People don’t care what Taubman intended to say. Maybe while walking down the street he just randomly blurts his love for Osuna at strangers. Maybe he’s got a pin collection that all say “I heart Roberto” and he picks a new one every day based on his suit. Maybe the dude is innocent and pure as the driven snow. That doesn’t matter.

The Astros’ front office is supposed to be the business side of things and, in business, the image matters. Someone, anyone, in the front office even remotely responsible for this should have seen this coming at multiple points.

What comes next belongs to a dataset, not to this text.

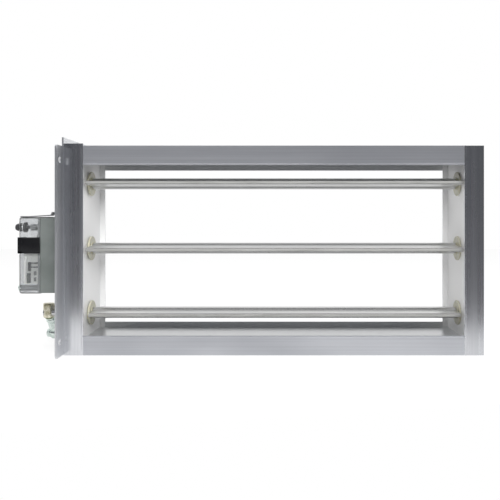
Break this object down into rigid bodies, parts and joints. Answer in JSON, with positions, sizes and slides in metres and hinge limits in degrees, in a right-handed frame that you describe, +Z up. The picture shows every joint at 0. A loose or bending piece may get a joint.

You knew SI was looking into it as a story, you had a chance to investigate instead of deny, or you could have at least stopped this whole wishy-washy “Well, but what did he really mean?” narrative back when it was clear that it wasn’t working.

How do you not have one professional on staff that could see your strategy wasn’t working within the first hour?

Instead, the inept bungling of the response by the front office has not only allowed the media to remind everyone of the last time you attacked the press, which was just earlier this season, but has also given people a chance to re-litigate the Osuna trade itself. On top of that, every response by someone who’s not A.J. has been a disaster that only served to make the whole thing worse.

What’s even worse is that, as an organization, you should have known how sensitive this subject was and the need to tread carefully because it’s an echo of what you had to deal with when you traded for Osuna in the first place. It’s all about optics when it comes to this. You can’t just circle the wagons in today’s modern information age and hope people will stop talking about uncomfortable things.

The Astros’ front office had several chances to get out in front of this story and maybe display that they were an organization aware of the seriousness of the issue. Instead they were unnecessarily reactionary and aggressive, placing themselves and the team firmly in a spot they did not need to be in. As a fan of this team, I cannot see any way that this process could have played out worse, especially on the eve of the biggest series the Astros have played in since 2017.

Please, do what you say Astros, and be better.